(begin)

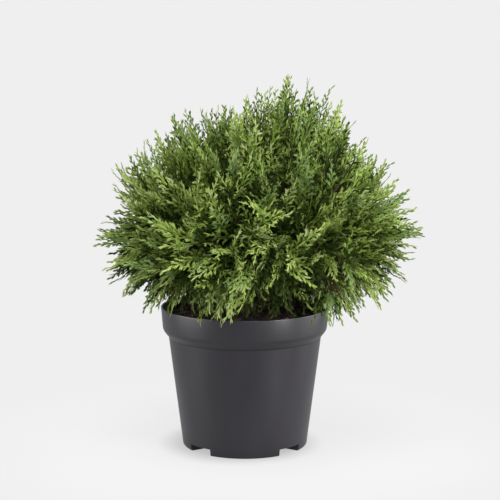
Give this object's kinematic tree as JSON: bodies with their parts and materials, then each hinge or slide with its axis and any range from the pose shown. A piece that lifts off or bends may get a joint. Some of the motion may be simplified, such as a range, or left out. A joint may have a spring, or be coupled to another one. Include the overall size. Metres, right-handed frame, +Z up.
{
  "type": "potted dwarf cypress",
  "caption": "Round dwarf cypress with dense, feathery green sprays, growing in a plain dark plastic nursery pot with a straight rim band.",
  "frame": {"origin": "on the pot's axis, at the level of its flat underside", "axes": "+Z up along the pot's axis; -Y is the front that the picture shows; +X to the right as seen from the front"},
  "size_m": [0.3717, 0.372, 0.4181],
  "materials": {
    "pot_plastic": "satin",
    "potting_soil": "rough",
    "bark": "rough",
    "lower_foliage": "matt",
    "upper_foliage": "matt",
    "top_foliage": "matt"
  },
  "bodies": {
    "root": {"pot": "pot_plastic", "soil": "potting_soil", "trunk": "bark", "bough_lower_1": "bark", "bough_lower_2": "bark", "bough_lower_3": "bark", "bough_lower_4": "bark", "bough_lower_5": "bark", "bough_lower_6": "bark", "bough_lower_7": "bark", "bough_upper_1": "bark", "bough_upper_2": "bark", "bough_upper_3": "bark", "bough_upper_4": "bark", "bough_upper_5": "bark", "foliage_lower_1": "lower_foliage", "foliage_lower_2": "lower_foliage", "foliage_lower_3": "lower_foliage", "foliage_lower_4": "lower_foliage", "foliage_lower_5": "lower_foliage", "foliage_lower_6": "lower_foliage", "foliage_lower_7": "lower_foliage", "foliage_upper_1": "upper_foliage", "foliage_upper_2": "upper_foliage", "foliage_upper_3": "upper_foliage", "foliage_upper_4": "upper_foliage", "foliage_upper_5": "upper_foliage", "foliage_top": "top_foliage"}
  },
  "joints": []
}
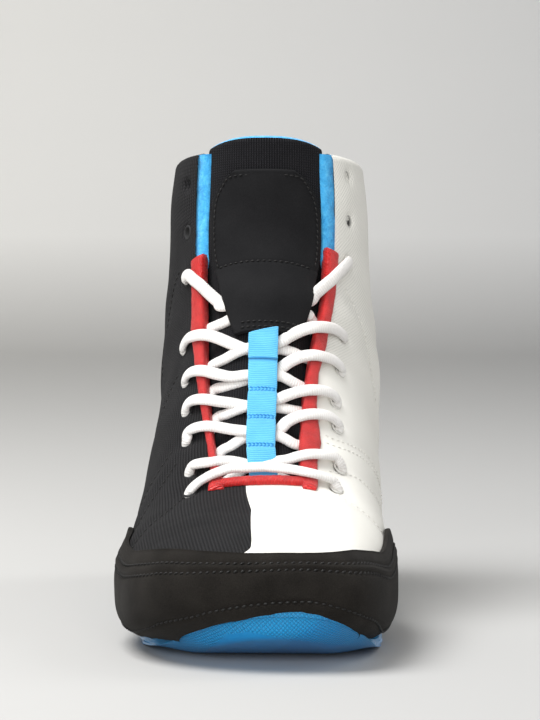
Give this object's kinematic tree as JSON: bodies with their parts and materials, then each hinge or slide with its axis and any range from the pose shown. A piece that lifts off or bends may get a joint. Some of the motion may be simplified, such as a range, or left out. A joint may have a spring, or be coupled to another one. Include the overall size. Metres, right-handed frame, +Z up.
{
  "type": "wrestling_shoe",
  "caption": "High-top wrestling shoe, right foot, black knit and off-white synthetic upper, black suede toe cap, blue rubber sole, white laces",
  "frame": {"origin": "on the floor, under the middle of the shoe's box", "axes": "+Z up, -Y to the toe, +X to the inner side of the right foot"},
  "size_m": [0.1018, 0.2806, 0.1818],
  "materials": {
    "outsole_rubber": "glossy",
    "insole_foam": "matte",
    "upper_cloth": "matte",
    "toe_suede": "matte",
    "piping_satin": "satin",
    "tongue_knit": "matte",
    "tab_suede": "matte",
    "keeper_webbing": "satin",
    "lace_cotton": "matte"
  },
  "bodies": {
    "root": {"outsole": "outsole_rubber", "insole": "insole_foam", "upper": "upper_cloth", "toe_cap": "toe_suede", "throat_piping": "piping_satin", "tongue": "tongue_knit", "tongue_tab": "tab_suede", "lace_keeper": "keeper_webbing", "laces": "lace_cotton"}
  },
  "joints": []
}
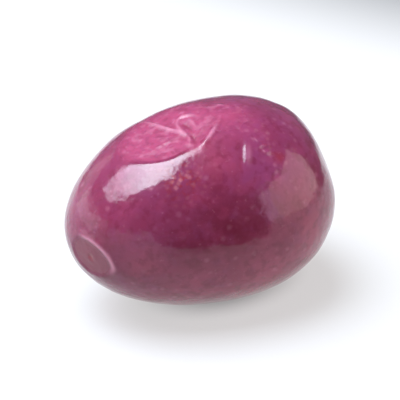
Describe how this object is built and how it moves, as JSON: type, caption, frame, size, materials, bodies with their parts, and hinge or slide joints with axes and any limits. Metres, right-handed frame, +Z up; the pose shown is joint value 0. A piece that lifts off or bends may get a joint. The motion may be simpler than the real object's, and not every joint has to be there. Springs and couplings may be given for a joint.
{
  "type": "azapa olive",
  "caption": "Whole purple table olive lying on its side: a plump egg-shaped fruit with a round stem scar, a sunken wrinkled patch and a small flat that it rests on.",
  "frame": {"origin": "middle of the small flat on the underside that the olive rests on", "axes": "+X along the fruit from the stem scar to the blunt tip, +Z up from the resting surface"},
  "size_m": [0.03, 0.0224, 0.0215],
  "materials": {
    "skin": "moist glossy purple fruit skin, pinker where it is loose and wrinkled, with tiny pale dots"
  },
  "bodies": {
    "root": {"olive": "skin"}
  },
  "joints": []
}
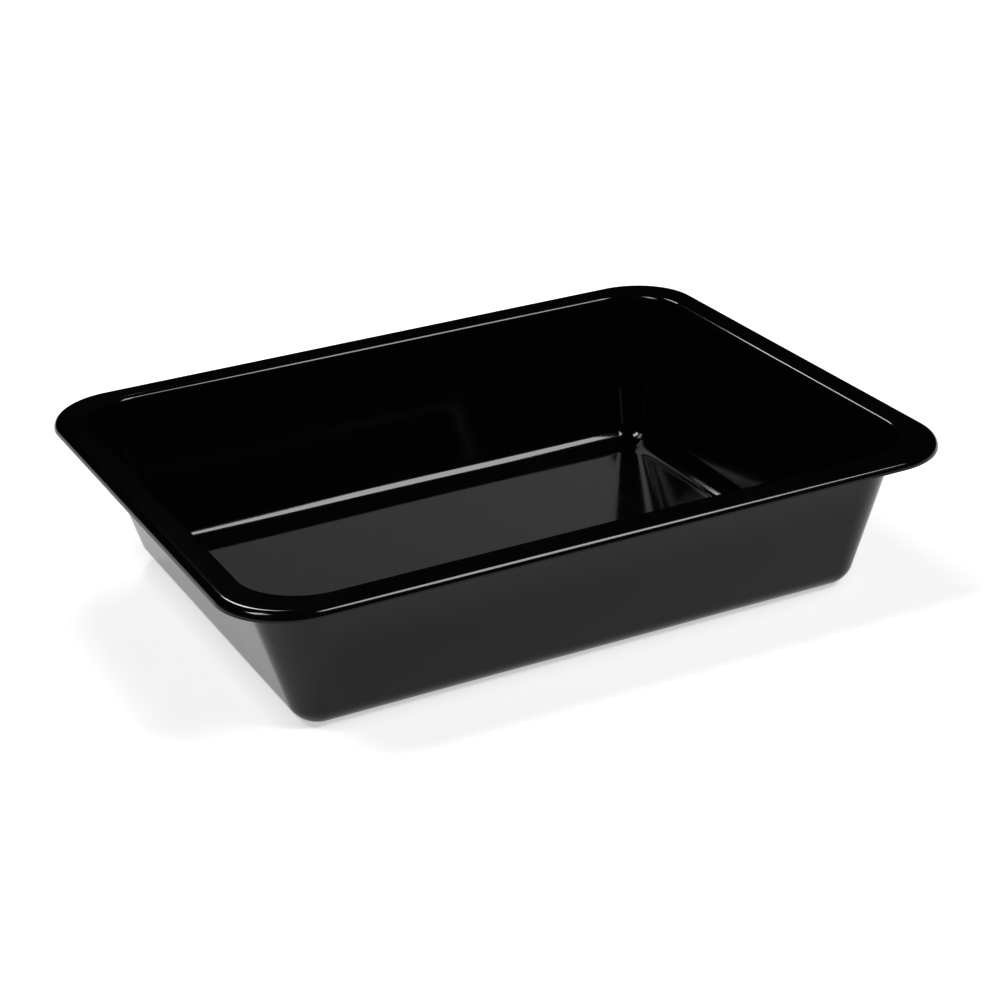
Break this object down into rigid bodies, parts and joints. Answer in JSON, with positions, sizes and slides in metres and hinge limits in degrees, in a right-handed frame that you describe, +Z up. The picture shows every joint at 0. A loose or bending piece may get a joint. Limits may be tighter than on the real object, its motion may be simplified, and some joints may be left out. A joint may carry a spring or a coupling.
{
  "type": "plastic meal tray",
  "caption": "Empty rectangular food tray of thin black gloss plastic: sloping walls, rounded corners, and a flat flange with a turned-down lip round the mouth.",
  "frame": {"origin": "on the underside of the base, below the middle of the tray", "axes": "+X along the long sides, +Y along the short sides, +Z up out of the mouth"},
  "size_m": [0.227, 0.181, 0.0488],
  "materials": {
    "black_gloss_plastic": "smooth black food-grade plastic with a high gloss"
  },
  "bodies": {
    "root": {"tray": "black_gloss_plastic"}
  },
  "joints": []
}
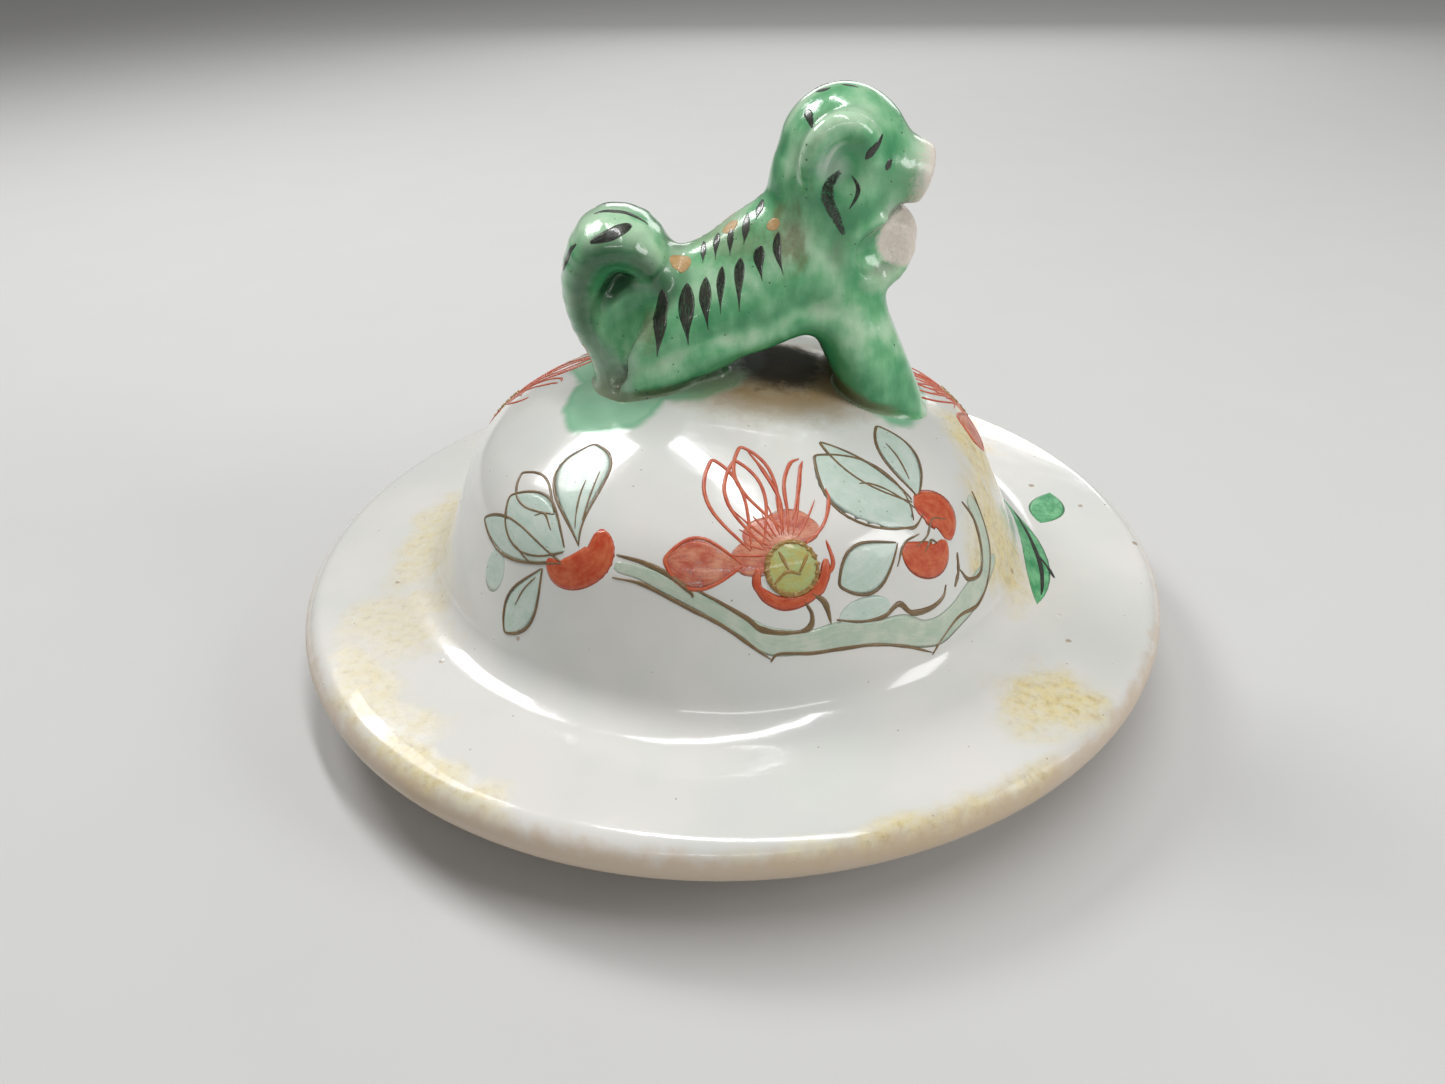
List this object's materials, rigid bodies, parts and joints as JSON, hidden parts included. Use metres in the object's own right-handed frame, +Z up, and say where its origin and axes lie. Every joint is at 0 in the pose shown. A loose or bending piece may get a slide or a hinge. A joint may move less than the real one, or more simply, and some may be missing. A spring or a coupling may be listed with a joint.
{
  "type": "foo dog jar lid",
  "caption": "Domed porcelain jar cover with a wide flange, a locating collar under it, and a guardian lion finial in green enamel standing on its crown.",
  "frame": {"origin": "centre of the foot ring that the lid stands on, at the bottom of the collar, in the plane that it rests on", "axes": "+Z up through the crown, +X the way the lion looks, +Y the lion's own left; the lion's middle plane is Y = 0"},
  "size_m": [0.1, 0.1, 0.0624],
  "materials": {
    "white_glaze": "glossy, faint orange peel",
    "green_enamel": "glossy translucent enamel",
    "biscuit": "unglazed, matt",
    "slip": "fired slip, satin",
    "aqua_enamel": "glossy thin enamel wash",
    "iron_red": "satin overglaze red, brushed",
    "yellow_enamel": "glossy enamel, slightly granular",
    "dark_line": "satin drawn lines",
    "ochre_enamel": "satin, granular"
  },
  "bodies": {
    "root": {"lid_shell": "white_glaze", "locating_collar": "biscuit", "lion_torso": "green_enamel", "lion_head": "green_enamel", "lion_lower_jaw": "green_enamel", "lion_tail": "green_enamel", "lion_ear_left": "green_enamel", "lion_ear_right": "green_enamel", "lion_foreleg_left": "green_enamel", "lion_foreleg_right": "green_enamel", "lion_hind_leg_left": "green_enamel", "lion_hind_leg_right": "green_enamel", "slip_under_tail": "slip", "slip_under_foreleg_left": "slip", "slip_under_foreleg_right": "slip", "slip_under_hind_leg_left": "slip", "slip_under_hind_leg_right": "slip"}
  },
  "joints": []
}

(end)

Repeat every entry exactly as written above.

**CORRECT RESULT:**
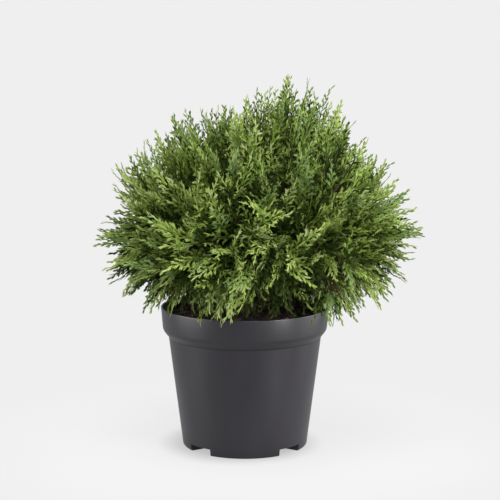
Give this object's kinematic tree as JSON: bodies with their parts and materials, then each hinge or slide with its axis and any range from the pose shown. A piece that lifts off or bends may get a joint. Some of the motion may be simplified, such as a range, or left out. A joint may have a spring, or be coupled to another one. Include the overall size. Metres, right-handed frame, +Z up.
{
  "type": "potted dwarf cypress",
  "caption": "Round dwarf cypress with dense, feathery green sprays, growing in a plain dark plastic nursery pot with a straight rim band.",
  "frame": {"origin": "on the pot's axis, at the level of its flat underside", "axes": "+Z up along the pot's axis; -Y is the front that the picture shows; +X to the right as seen from the front"},
  "size_m": [0.3717, 0.372, 0.4181],
  "materials": {
    "pot_plastic": "satin",
    "potting_soil": "rough",
    "bark": "rough",
    "lower_foliage": "matt",
    "upper_foliage": "matt",
    "top_foliage": "matt"
  },
  "bodies": {
    "root": {"pot": "pot_plastic", "soil": "potting_soil", "trunk": "bark", "bough_lower_1": "bark", "bough_lower_2": "bark", "bough_lower_3": "bark", "bough_lower_4": "bark", "bough_lower_5": "bark", "bough_lower_6": "bark", "bough_lower_7": "bark", "bough_upper_1": "bark", "bough_upper_2": "bark", "bough_upper_3": "bark", "bough_upper_4": "bark", "bough_upper_5": "bark", "foliage_lower_1": "lower_foliage", "foliage_lower_2": "lower_foliage", "foliage_lower_3": "lower_foliage", "foliage_lower_4": "lower_foliage", "foliage_lower_5": "lower_foliage", "foliage_lower_6": "lower_foliage", "foliage_lower_7": "lower_foliage", "foliage_upper_1": "upper_foliage", "foliage_upper_2": "upper_foliage", "foliage_upper_3": "upper_foliage", "foliage_upper_4": "upper_foliage", "foliage_upper_5": "upper_foliage", "foliage_top": "top_foliage"}
  },
  "joints": []
}
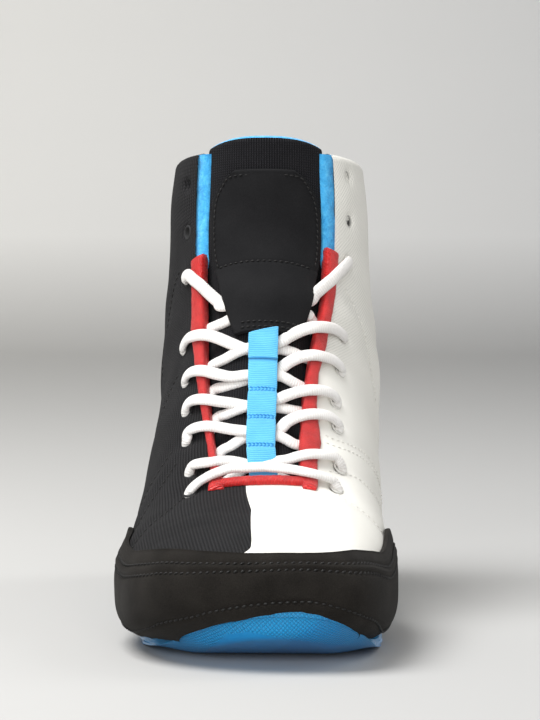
Give this object's kinematic tree as JSON: bodies with their parts and materials, then each hinge or slide with its axis and any range from the pose shown. A piece that lifts off or bends may get a joint. Some of the motion may be simplified, such as a range, or left out. A joint may have a spring, or be coupled to another one. Include the overall size. Metres, right-handed frame, +Z up.
{
  "type": "wrestling_shoe",
  "caption": "High-top wrestling shoe, right foot, black knit and off-white synthetic upper, black suede toe cap, blue rubber sole, white laces",
  "frame": {"origin": "on the floor, under the middle of the shoe's box", "axes": "+Z up, -Y to the toe, +X to the inner side of the right foot"},
  "size_m": [0.1018, 0.2806, 0.1818],
  "materials": {
    "outsole_rubber": "glossy",
    "insole_foam": "matte",
    "upper_cloth": "matte",
    "toe_suede": "matte",
    "piping_satin": "satin",
    "tongue_knit": "matte",
    "tab_suede": "matte",
    "keeper_webbing": "satin",
    "lace_cotton": "matte"
  },
  "bodies": {
    "root": {"outsole": "outsole_rubber", "insole": "insole_foam", "upper": "upper_cloth", "toe_cap": "toe_suede", "throat_piping": "piping_satin", "tongue": "tongue_knit", "tongue_tab": "tab_suede", "lace_keeper": "keeper_webbing", "laces": "lace_cotton"}
  },
  "joints": []
}
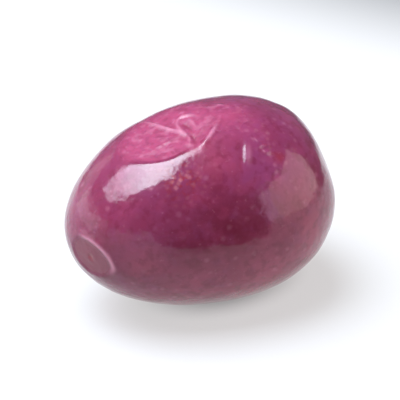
Describe how this object is built and how it moves, as JSON: type, caption, frame, size, materials, bodies with their parts, and hinge or slide joints with axes and any limits. Metres, right-handed frame, +Z up; the pose shown is joint value 0. A piece that lifts off or bends may get a joint. The motion may be simpler than the real object's, and not every joint has to be there. Springs and couplings may be given for a joint.
{
  "type": "azapa olive",
  "caption": "Whole purple table olive lying on its side: a plump egg-shaped fruit with a round stem scar, a sunken wrinkled patch and a small flat that it rests on.",
  "frame": {"origin": "middle of the small flat on the underside that the olive rests on", "axes": "+X along the fruit from the stem scar to the blunt tip, +Z up from the resting surface"},
  "size_m": [0.03, 0.0224, 0.0215],
  "materials": {
    "skin": "moist glossy purple fruit skin, pinker where it is loose and wrinkled, with tiny pale dots"
  },
  "bodies": {
    "root": {"olive": "skin"}
  },
  "joints": []
}
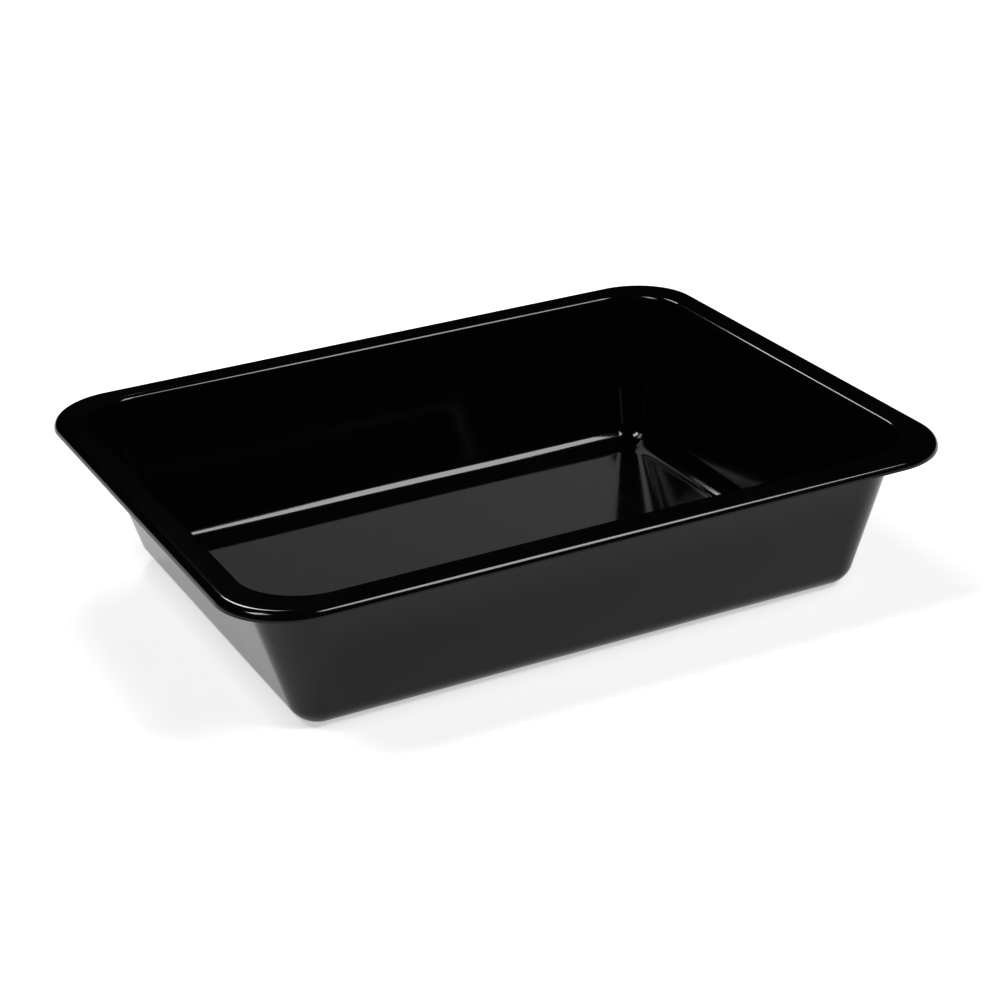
Break this object down into rigid bodies, parts and joints. Answer in JSON, with positions, sizes and slides in metres and hinge limits in degrees, in a right-handed frame that you describe, +Z up. The picture shows every joint at 0. A loose or bending piece may get a joint. Limits may be tighter than on the real object, its motion may be simplified, and some joints may be left out. A joint may carry a spring or a coupling.
{
  "type": "plastic meal tray",
  "caption": "Empty rectangular food tray of thin black gloss plastic: sloping walls, rounded corners, and a flat flange with a turned-down lip round the mouth.",
  "frame": {"origin": "on the underside of the base, below the middle of the tray", "axes": "+X along the long sides, +Y along the short sides, +Z up out of the mouth"},
  "size_m": [0.227, 0.181, 0.0488],
  "materials": {
    "black_gloss_plastic": "smooth black food-grade plastic with a high gloss"
  },
  "bodies": {
    "root": {"tray": "black_gloss_plastic"}
  },
  "joints": []
}
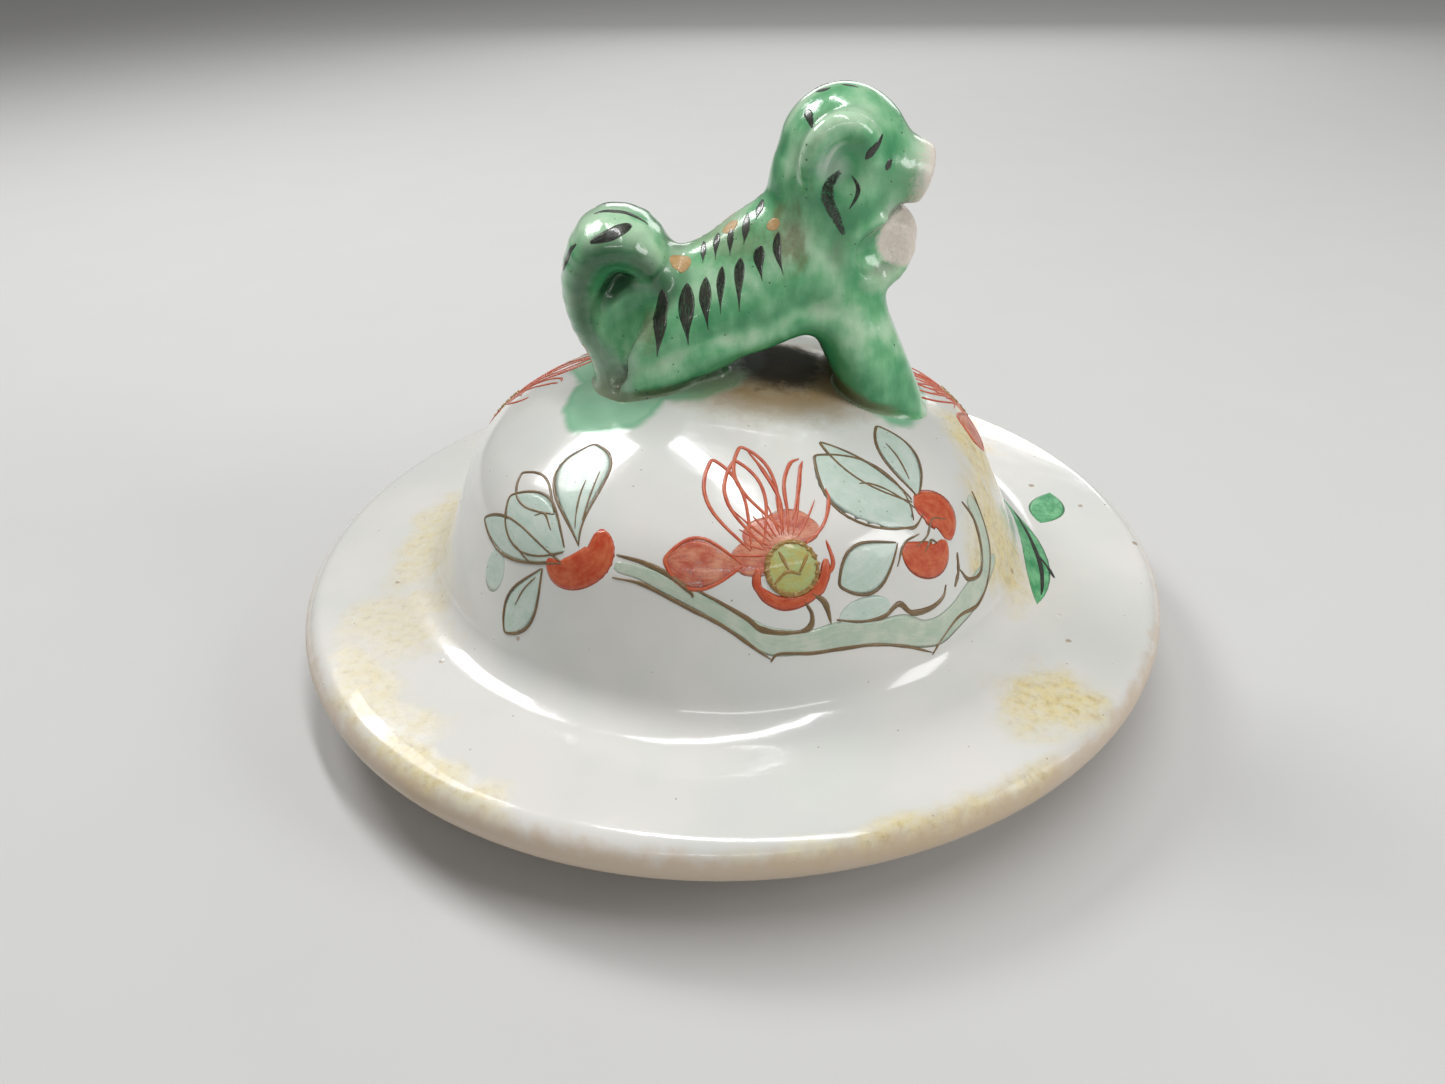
List this object's materials, rigid bodies, parts and joints as JSON, hidden parts included. Use metres in the object's own right-handed frame, +Z up, and say where its origin and axes lie. Every joint is at 0 in the pose shown. A loose or bending piece may get a slide or a hinge. A joint may move less than the real one, or more simply, and some may be missing. A spring or a coupling may be listed with a joint.
{
  "type": "foo dog jar lid",
  "caption": "Domed porcelain jar cover with a wide flange, a locating collar under it, and a guardian lion finial in green enamel standing on its crown.",
  "frame": {"origin": "centre of the foot ring that the lid stands on, at the bottom of the collar, in the plane that it rests on", "axes": "+Z up through the crown, +X the way the lion looks, +Y the lion's own left; the lion's middle plane is Y = 0"},
  "size_m": [0.1, 0.1, 0.0624],
  "materials": {
    "white_glaze": "glossy, faint orange peel",
    "green_enamel": "glossy translucent enamel",
    "biscuit": "unglazed, matt",
    "slip": "fired slip, satin",
    "aqua_enamel": "glossy thin enamel wash",
    "iron_red": "satin overglaze red, brushed",
    "yellow_enamel": "glossy enamel, slightly granular",
    "dark_line": "satin drawn lines",
    "ochre_enamel": "satin, granular"
  },
  "bodies": {
    "root": {"lid_shell": "white_glaze", "locating_collar": "biscuit", "lion_torso": "green_enamel", "lion_head": "green_enamel", "lion_lower_jaw": "green_enamel", "lion_tail": "green_enamel", "lion_ear_left": "green_enamel", "lion_ear_right": "green_enamel", "lion_foreleg_left": "green_enamel", "lion_foreleg_right": "green_enamel", "lion_hind_leg_left": "green_enamel", "lion_hind_leg_right": "green_enamel", "slip_under_tail": "slip", "slip_under_foreleg_left": "slip", "slip_under_foreleg_right": "slip", "slip_under_hind_leg_left": "slip", "slip_under_hind_leg_right": "slip"}
  },
  "joints": []
}